§ Excerpted data:
=-=-=-=-=
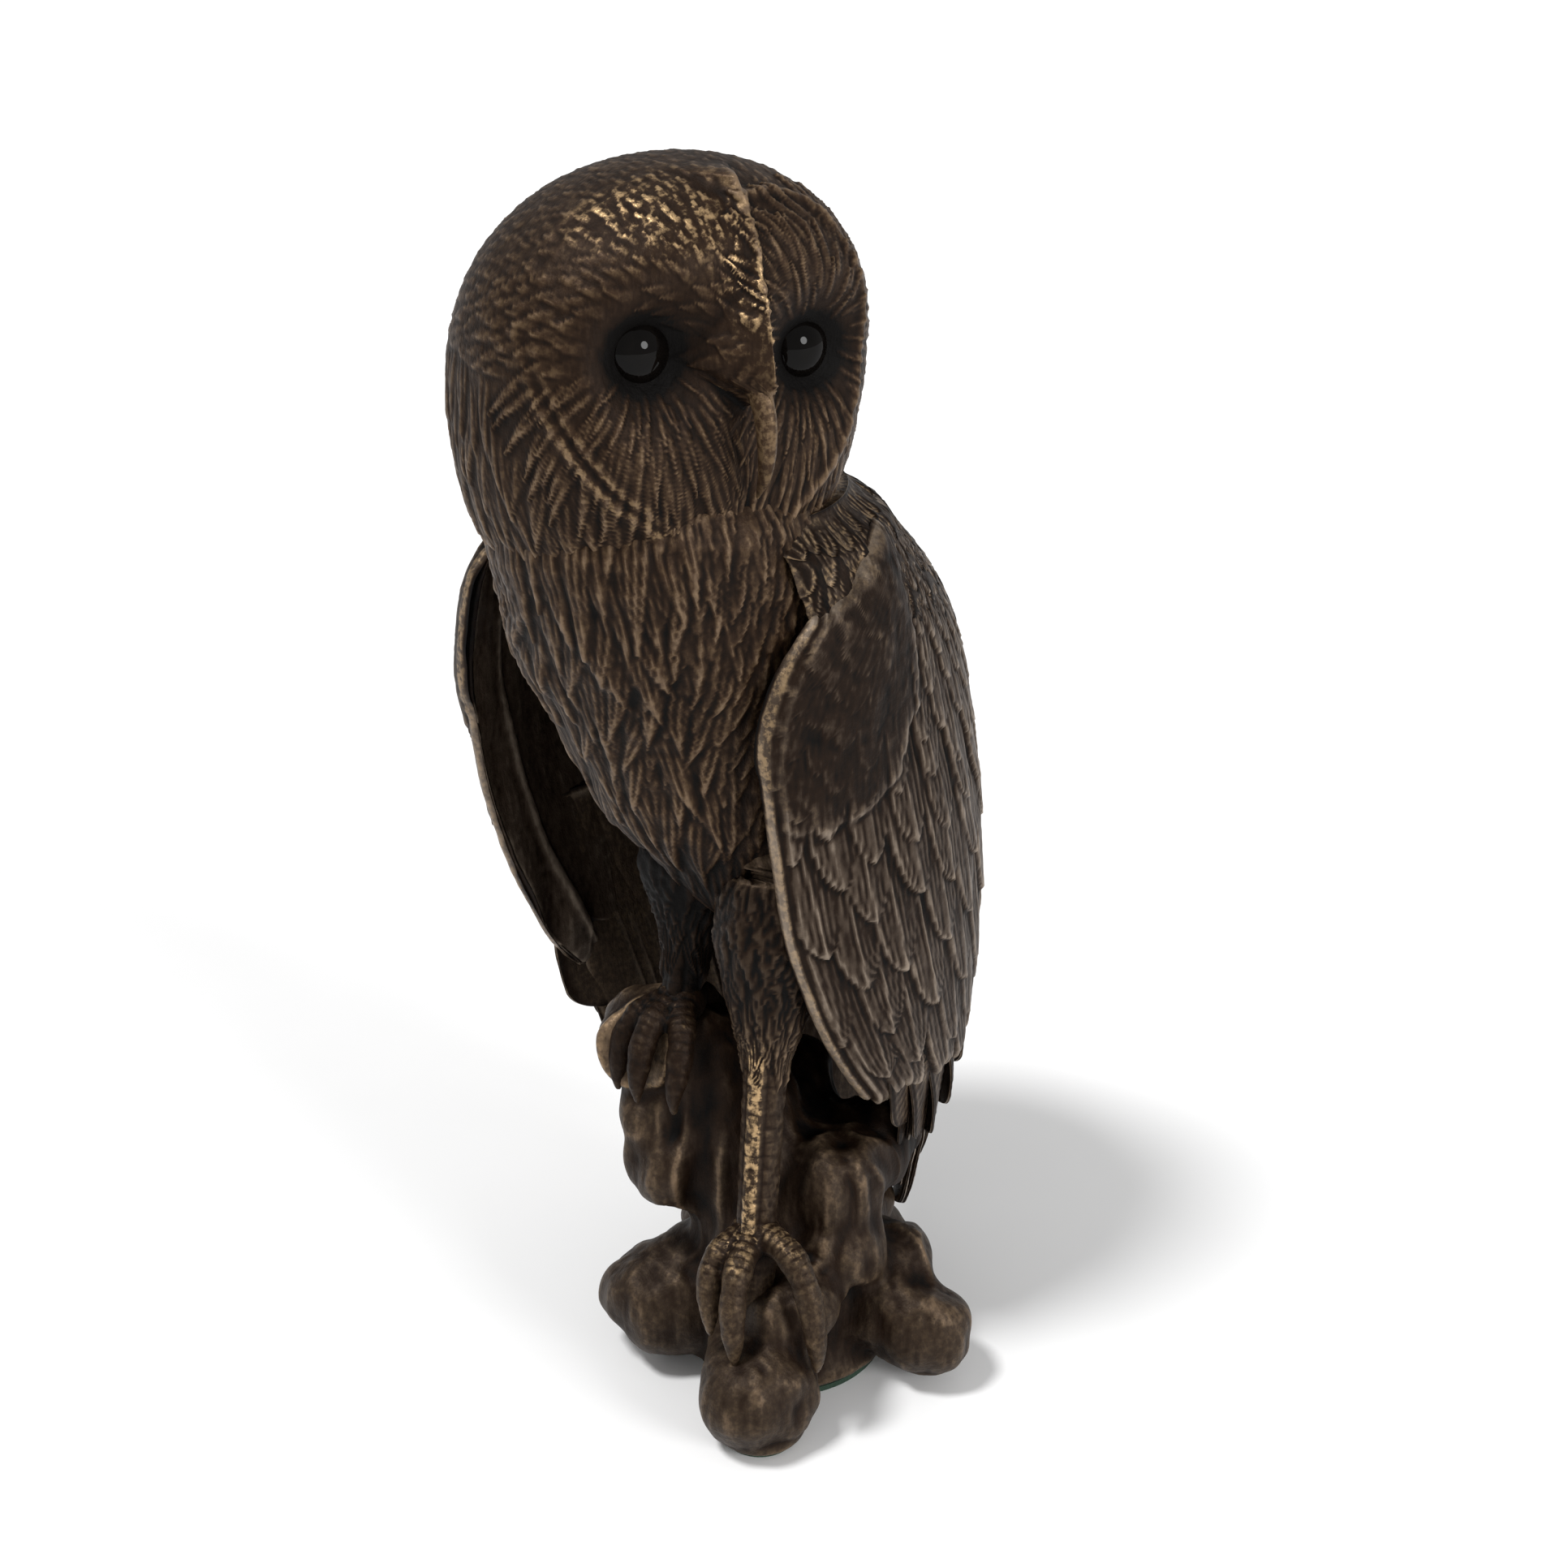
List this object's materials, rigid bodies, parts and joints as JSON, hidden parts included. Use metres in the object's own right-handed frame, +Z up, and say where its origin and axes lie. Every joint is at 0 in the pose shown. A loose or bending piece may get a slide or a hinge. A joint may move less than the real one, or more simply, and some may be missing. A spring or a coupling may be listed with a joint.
{
  "type": "owl figurine",
  "caption": "Barn owl statuette in patinated bronze with glass eyes, standing with its head turned on a knobbly root stump with felt pads beneath.",
  "frame": {"origin": "on the underside of the felt pads, below the middle of the stump", "axes": "+Z up, along the figurine's height; the owl's body faces -Y and its own left is +X"},
  "size_m": [0.0962, 0.0917, 0.2],
  "materials": {
    "bronze_patina": "dark brown patina, rubbed lighter on the raised feathers",
    "bronze_feather": "brown-grey patina on the wing feathers",
    "bronze_stump": "dark brown patina with golden wear on the knobs",
    "bronze_worn": "worn bronze on the feet",
    "eye_glass": "polished black",
    "pin_steel": "plain turned",
    "felt": "pressed felt"
  },
  "bodies": {
    "root": {"head": "bronze_patina", "eye_left": "eye_glass", "eye_right": "eye_glass", "torso": "bronze_patina", "wing_left": "bronze_feather", "wing_right": "bronze_feather", "flight_feathers_left": "bronze_feather", "flight_feathers_right": "bronze_feather", "tail": "bronze_feather", "leg_left": "bronze_patina", "leg_right": "bronze_patina", "foot_left": "bronze_worn", "foot_right": "bronze_worn", "stump": "bronze_stump", "felt_pads": "felt", "neck_pin": "pin_steel", "wing_pin_left": "pin_steel", "wing_pin_right": "pin_steel", "leg_stud_left": "pin_steel", "leg_stud_right": "pin_steel"}
  },
  "joints": []
}
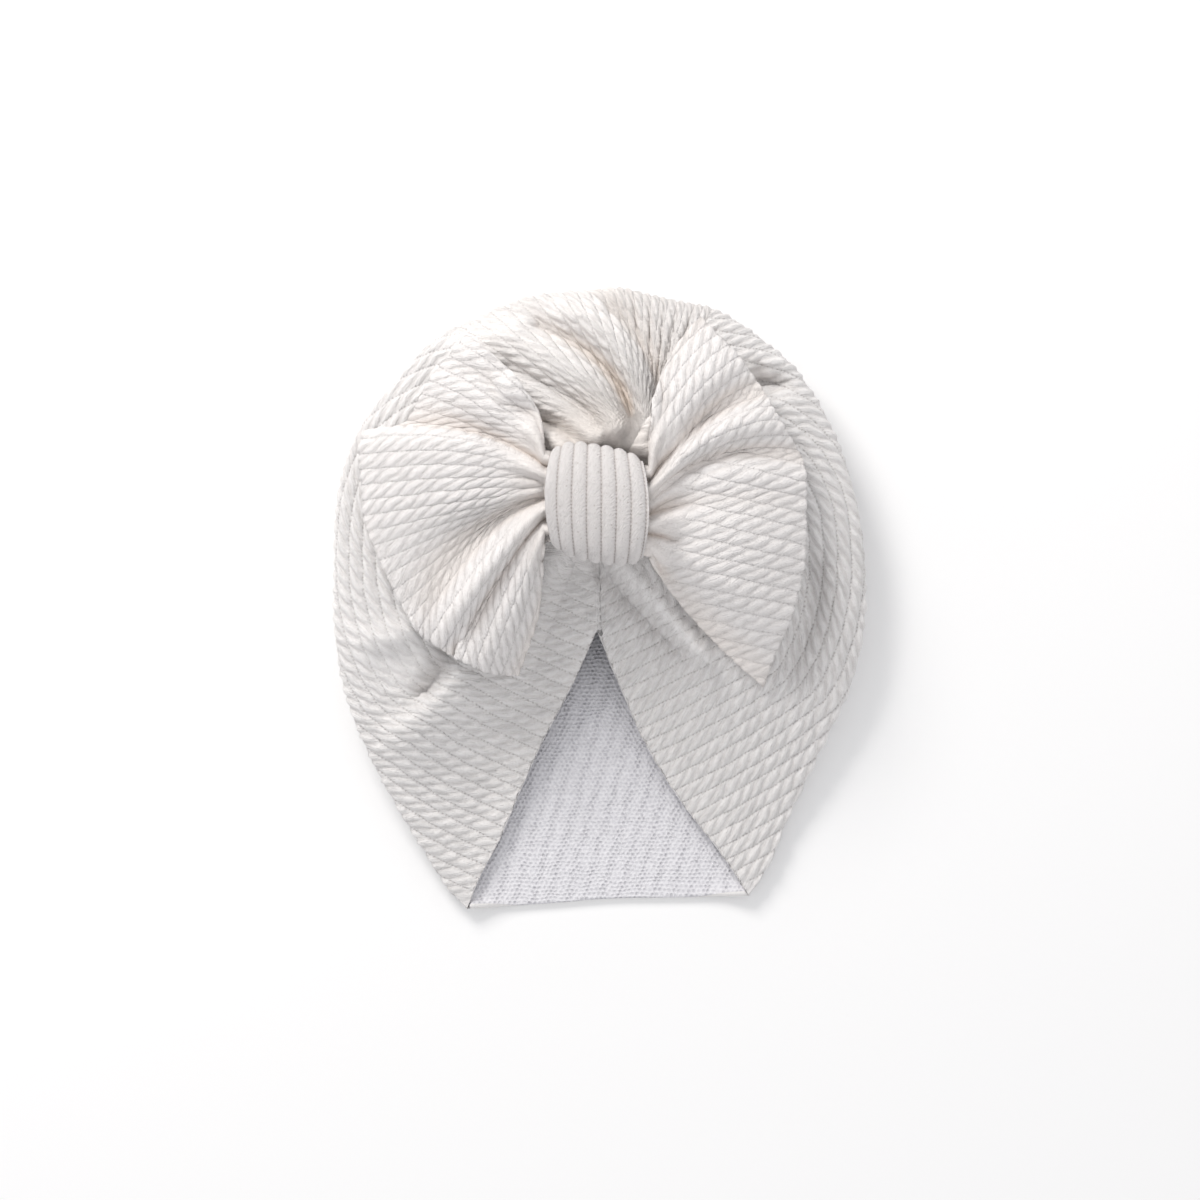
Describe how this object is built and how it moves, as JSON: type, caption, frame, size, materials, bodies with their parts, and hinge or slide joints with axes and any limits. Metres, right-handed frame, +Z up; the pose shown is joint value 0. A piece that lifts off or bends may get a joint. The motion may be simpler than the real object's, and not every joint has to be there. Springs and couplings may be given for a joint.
{
  "type": "baby turban",
  "caption": "Baby turban of cream ribbed knit with a V front opening, gathered crown and a large pinched bow at the front, lying flat on its back.",
  "frame": {"origin": "centre of the bounding box in plan, on the surface the turban lies on", "axes": "+Z up from the surface, through the front of the turban towards the viewer of the picture; +Y from the hem to the top of the crown; +X to the picture's right"},
  "size_m": [0.1768, 0.2076, 0.0623],
  "materials": {
    "crown_knit": "soft ribbed jersey knit, cream",
    "bow_knit": "soft ribbed jersey knit, cream",
    "band_knit": "soft ribbed jersey knit, cream"
  },
  "bodies": {
    "root": {"crown": "crown_knit", "bow": "bow_knit", "knot_band": "band_knit"}
  },
  "joints": []
}
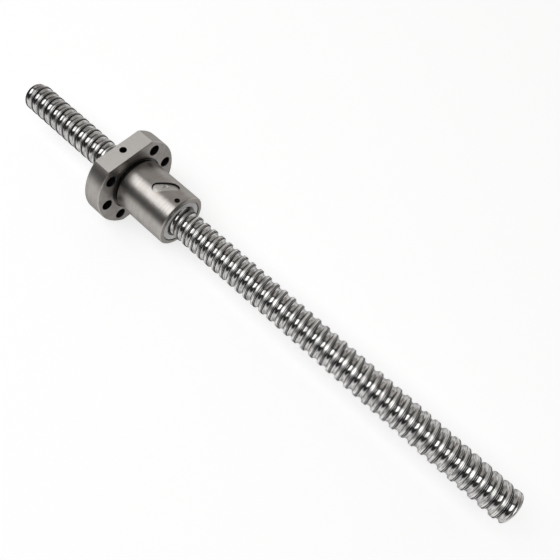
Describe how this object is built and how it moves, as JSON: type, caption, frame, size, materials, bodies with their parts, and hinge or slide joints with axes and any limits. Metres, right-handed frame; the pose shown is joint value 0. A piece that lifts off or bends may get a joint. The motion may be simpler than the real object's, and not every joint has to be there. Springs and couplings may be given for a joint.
{
  "type": "ball screw assembly",
  "caption": "Rolled ball screw shaft with a single flanged ball nut that travels along it as it turns, on recirculating balls.",
  "frame": {"origin": "on the screw's axis, half way along the shaft", "axes": "+X along the screw's axis, from the flange towards the nut's nose and the longer free end; +Z out of the flange's flat that holds the oil port; +Y by the right-hand rule"},
  "size_m": [0.3, 0.048, 0.04],
  "materials": {
    "screw_steel": "rolled and polished bearing steel, bright",
    "nut_steel": "ground bearing steel, satin",
    "deflector_steel": "sintered steel insert, matt",
    "ball_steel": "polished bearing balls",
    "set_screw_steel": "black oxide",
    "wiper_plastic": "moulded, pale grey"
  },
  "bodies": {
    "screw": {"screw_shaft": "screw_steel"},
    "rear_wiper": {"rear_wiper": "wiper_plastic"},
    "nut": {"nut_body": "nut_steel", "front_wiper": "wiper_plastic", "wiper_set_screw": "set_screw_steel", "ball_deflector_1": "deflector_steel", "ball_deflector_2": "deflector_steel", "ball_deflector_3": "deflector_steel", "ball_1_01": "ball_steel", "ball_1_02": "ball_steel", "ball_1_03": "ball_steel", "ball_1_04": "ball_steel", "ball_1_05": "ball_steel", "ball_1_06": "ball_steel", "ball_1_07": "ball_steel", "ball_1_08": "ball_steel", "ball_1_09": "ball_steel", "ball_1_10": "ball_steel", "ball_1_11": "ball_steel", "ball_1_12": "ball_steel", "ball_1_13": "ball_steel", "ball_1_14": "ball_steel", "ball_1_15": "ball_steel", "ball_1_16": "ball_steel", "ball_2_01": "ball_steel", "ball_2_02": "ball_steel", "ball_2_03": "ball_steel", "ball_2_04": "ball_steel", "ball_2_05": "ball_steel", "ball_2_06": "ball_steel", "ball_2_07": "ball_steel", "ball_2_08": "ball_steel", "ball_2_09": "ball_steel", "ball_2_10": "ball_steel", "ball_2_11": "ball_steel", "ball_2_12": "ball_steel", "ball_2_13": "ball_steel", "ball_2_14": "ball_steel", "ball_2_15": "ball_steel", "ball_2_16": "ball_steel", "ball_3_01": "ball_steel", "ball_3_02": "ball_steel", "ball_3_03": "ball_steel", "ball_3_04": "ball_steel", "ball_3_05": "ball_steel", "ball_3_06": "ball_steel", "ball_3_07": "ball_steel", "ball_3_08": "ball_steel", "ball_3_09": "ball_steel", "ball_3_10": "ball_steel", "ball_3_11": "ball_steel", "ball_3_12": "ball_steel", "ball_3_13": "ball_steel", "ball_3_14": "ball_steel", "ball_3_15": "ball_steel", "ball_3_16": "ball_steel"}
  },
  "joints": [
    {"name": "nut_travel", "type": "slide", "parent": "screw", "child": "rear_wiper", "axis": [1, 0, 0], "range_m": [-0.0696, 0.1881]},
    {"name": "nut_turn", "type": "hinge", "parent": "rear_wiper", "child": "nut", "pos_m": [-0.0594, 0, 0], "axis": [1, 0, 0], "range_deg": [-5004, 13536]}
  ],
  "couplings": [
    {"joint": "nut_travel", "follows": "nut_turn", "m_per_rad": 0.00079577}
  ]
}
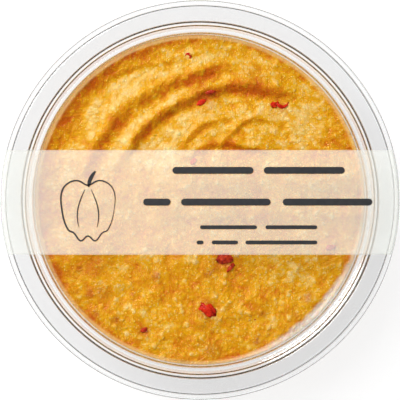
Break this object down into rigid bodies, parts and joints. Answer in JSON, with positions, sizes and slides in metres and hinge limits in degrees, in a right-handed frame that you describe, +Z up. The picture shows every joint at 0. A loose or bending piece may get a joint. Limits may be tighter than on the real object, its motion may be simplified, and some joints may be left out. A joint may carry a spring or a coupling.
{
  "type": "pot of red pepper hummus",
  "caption": "Flat round clear pot of orange red pepper hummus, shut with a clear press-on lid and a translucent label band across it.",
  "frame": {"origin": "middle of the underside of the pot, where it rests", "axes": "+Z up through the pot's axis, +X along the label band, +Y towards the far side of the label's print"},
  "size_m": [0.1174, 0.116, 0.0389],
  "materials": {
    "tub": "clear, smooth thermoformed plastic",
    "lid": "clear, smooth thin thermoformed plastic",
    "hummus": "coarse orange puree with a moist, oily sheen",
    "red_pepper": "wet cooked red pepper flesh",
    "label_film": "translucent whitish label film",
    "print": "flat near-black print"
  },
  "bodies": {
    "root": {"tub": "tub", "hummus": "hummus", "lid": "lid", "label_band": "label_film"}
  },
  "joints": []
}
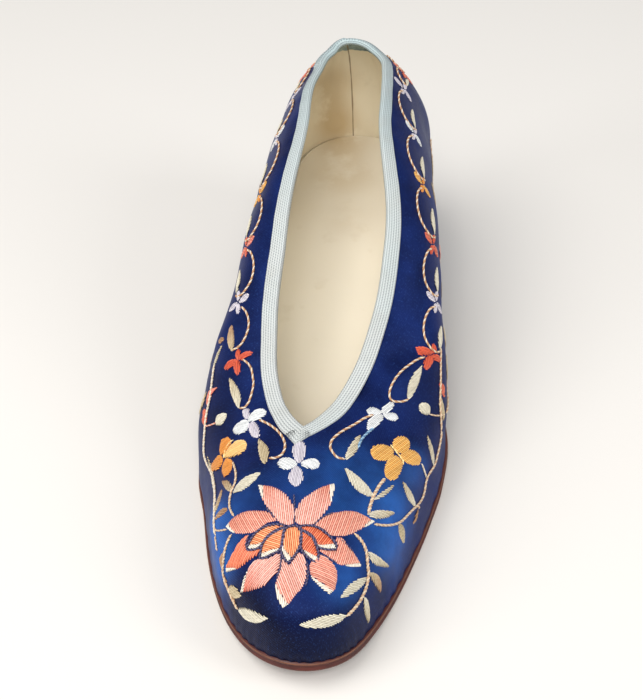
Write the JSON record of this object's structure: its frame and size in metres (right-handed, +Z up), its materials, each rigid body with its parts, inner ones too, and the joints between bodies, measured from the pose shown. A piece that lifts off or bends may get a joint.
=-=-=-=-=
§ Brief: Quote the listing above in full, except for the pictures.

§ Output below:
List this object's materials, rigid bodies, parts and joints as JSON, hidden parts included. Use metres in the object's own right-handed frame, +Z up, and say where its origin and axes lie. Every joint is at 0 in the pose shown. A loose or bending piece may get a slide or a hinge. A joint may move less than the real one, or more simply, and some may be missing. A spring or a coupling may be listed with a joint.
{
  "type": "owl figurine",
  "caption": "Barn owl statuette in patinated bronze with glass eyes, standing with its head turned on a knobbly root stump with felt pads beneath.",
  "frame": {"origin": "on the underside of the felt pads, below the middle of the stump", "axes": "+Z up, along the figurine's height; the owl's body faces -Y and its own left is +X"},
  "size_m": [0.0962, 0.0917, 0.2],
  "materials": {
    "bronze_patina": "dark brown patina, rubbed lighter on the raised feathers",
    "bronze_feather": "brown-grey patina on the wing feathers",
    "bronze_stump": "dark brown patina with golden wear on the knobs",
    "bronze_worn": "worn bronze on the feet",
    "eye_glass": "polished black",
    "pin_steel": "plain turned",
    "felt": "pressed felt"
  },
  "bodies": {
    "root": {"head": "bronze_patina", "eye_left": "eye_glass", "eye_right": "eye_glass", "torso": "bronze_patina", "wing_left": "bronze_feather", "wing_right": "bronze_feather", "flight_feathers_left": "bronze_feather", "flight_feathers_right": "bronze_feather", "tail": "bronze_feather", "leg_left": "bronze_patina", "leg_right": "bronze_patina", "foot_left": "bronze_worn", "foot_right": "bronze_worn", "stump": "bronze_stump", "felt_pads": "felt", "neck_pin": "pin_steel", "wing_pin_left": "pin_steel", "wing_pin_right": "pin_steel", "leg_stud_left": "pin_steel", "leg_stud_right": "pin_steel"}
  },
  "joints": []
}
Describe how this object is built and how it moves, as JSON: type, caption, frame, size, materials, bodies with their parts, and hinge or slide joints with axes and any limits. Metres, right-handed frame, +Z up; the pose shown is joint value 0. A piece that lifts off or bends may get a joint. The motion may be simpler than the real object's, and not every joint has to be there. Springs and couplings may be given for a joint.
{
  "type": "baby turban",
  "caption": "Baby turban of cream ribbed knit with a V front opening, gathered crown and a large pinched bow at the front, lying flat on its back.",
  "frame": {"origin": "centre of the bounding box in plan, on the surface the turban lies on", "axes": "+Z up from the surface, through the front of the turban towards the viewer of the picture; +Y from the hem to the top of the crown; +X to the picture's right"},
  "size_m": [0.1768, 0.2076, 0.0623],
  "materials": {
    "crown_knit": "soft ribbed jersey knit, cream",
    "bow_knit": "soft ribbed jersey knit, cream",
    "band_knit": "soft ribbed jersey knit, cream"
  },
  "bodies": {
    "root": {"crown": "crown_knit", "bow": "bow_knit", "knot_band": "band_knit"}
  },
  "joints": []
}
Describe how this object is built and how it moves, as JSON: type, caption, frame, size, materials, bodies with their parts, and hinge or slide joints with axes and any limits. Metres, right-handed frame; the pose shown is joint value 0. A piece that lifts off or bends may get a joint. The motion may be simpler than the real object's, and not every joint has to be there. Springs and couplings may be given for a joint.
{
  "type": "ball screw assembly",
  "caption": "Rolled ball screw shaft with a single flanged ball nut that travels along it as it turns, on recirculating balls.",
  "frame": {"origin": "on the screw's axis, half way along the shaft", "axes": "+X along the screw's axis, from the flange towards the nut's nose and the longer free end; +Z out of the flange's flat that holds the oil port; +Y by the right-hand rule"},
  "size_m": [0.3, 0.048, 0.04],
  "materials": {
    "screw_steel": "rolled and polished bearing steel, bright",
    "nut_steel": "ground bearing steel, satin",
    "deflector_steel": "sintered steel insert, matt",
    "ball_steel": "polished bearing balls",
    "set_screw_steel": "black oxide",
    "wiper_plastic": "moulded, pale grey"
  },
  "bodies": {
    "screw": {"screw_shaft": "screw_steel"},
    "rear_wiper": {"rear_wiper": "wiper_plastic"},
    "nut": {"nut_body": "nut_steel", "front_wiper": "wiper_plastic", "wiper_set_screw": "set_screw_steel", "ball_deflector_1": "deflector_steel", "ball_deflector_2": "deflector_steel", "ball_deflector_3": "deflector_steel", "ball_1_01": "ball_steel", "ball_1_02": "ball_steel", "ball_1_03": "ball_steel", "ball_1_04": "ball_steel", "ball_1_05": "ball_steel", "ball_1_06": "ball_steel", "ball_1_07": "ball_steel", "ball_1_08": "ball_steel", "ball_1_09": "ball_steel", "ball_1_10": "ball_steel", "ball_1_11": "ball_steel", "ball_1_12": "ball_steel", "ball_1_13": "ball_steel", "ball_1_14": "ball_steel", "ball_1_15": "ball_steel", "ball_1_16": "ball_steel", "ball_2_01": "ball_steel", "ball_2_02": "ball_steel", "ball_2_03": "ball_steel", "ball_2_04": "ball_steel", "ball_2_05": "ball_steel", "ball_2_06": "ball_steel", "ball_2_07": "ball_steel", "ball_2_08": "ball_steel", "ball_2_09": "ball_steel", "ball_2_10": "ball_steel", "ball_2_11": "ball_steel", "ball_2_12": "ball_steel", "ball_2_13": "ball_steel", "ball_2_14": "ball_steel", "ball_2_15": "ball_steel", "ball_2_16": "ball_steel", "ball_3_01": "ball_steel", "ball_3_02": "ball_steel", "ball_3_03": "ball_steel", "ball_3_04": "ball_steel", "ball_3_05": "ball_steel", "ball_3_06": "ball_steel", "ball_3_07": "ball_steel", "ball_3_08": "ball_steel", "ball_3_09": "ball_steel", "ball_3_10": "ball_steel", "ball_3_11": "ball_steel", "ball_3_12": "ball_steel", "ball_3_13": "ball_steel", "ball_3_14": "ball_steel", "ball_3_15": "ball_steel", "ball_3_16": "ball_steel"}
  },
  "joints": [
    {"name": "nut_travel", "type": "slide", "parent": "screw", "child": "rear_wiper", "axis": [1, 0, 0], "range_m": [-0.0696, 0.1881]},
    {"name": "nut_turn", "type": "hinge", "parent": "rear_wiper", "child": "nut", "pos_m": [-0.0594, 0, 0], "axis": [1, 0, 0], "range_deg": [-5004, 13536]}
  ],
  "couplings": [
    {"joint": "nut_travel", "follows": "nut_turn", "m_per_rad": 0.00079577}
  ]
}
Break this object down into rigid bodies, parts and joints. Answer in JSON, with positions, sizes and slides in metres and hinge limits in degrees, in a right-handed frame that you describe, +Z up. The picture shows every joint at 0. A loose or bending piece may get a joint. Limits may be tighter than on the real object, its motion may be simplified, and some joints may be left out. A joint may carry a spring or a coupling.
{
  "type": "pot of red pepper hummus",
  "caption": "Flat round clear pot of orange red pepper hummus, shut with a clear press-on lid and a translucent label band across it.",
  "frame": {"origin": "middle of the underside of the pot, where it rests", "axes": "+Z up through the pot's axis, +X along the label band, +Y towards the far side of the label's print"},
  "size_m": [0.1174, 0.116, 0.0389],
  "materials": {
    "tub": "clear, smooth thermoformed plastic",
    "lid": "clear, smooth thin thermoformed plastic",
    "hummus": "coarse orange puree with a moist, oily sheen",
    "red_pepper": "wet cooked red pepper flesh",
    "label_film": "translucent whitish label film",
    "print": "flat near-black print"
  },
  "bodies": {
    "root": {"tub": "tub", "hummus": "hummus", "lid": "lid", "label_band": "label_film"}
  },
  "joints": []
}
Write the JSON record of this object's structure: its frame and size in metres (right-handed, +Z up), its materials, each rigid body with its parts, inner ones too, and the joints between bodies, measured from the pose shown. A piece that lifts off or bends may get a joint.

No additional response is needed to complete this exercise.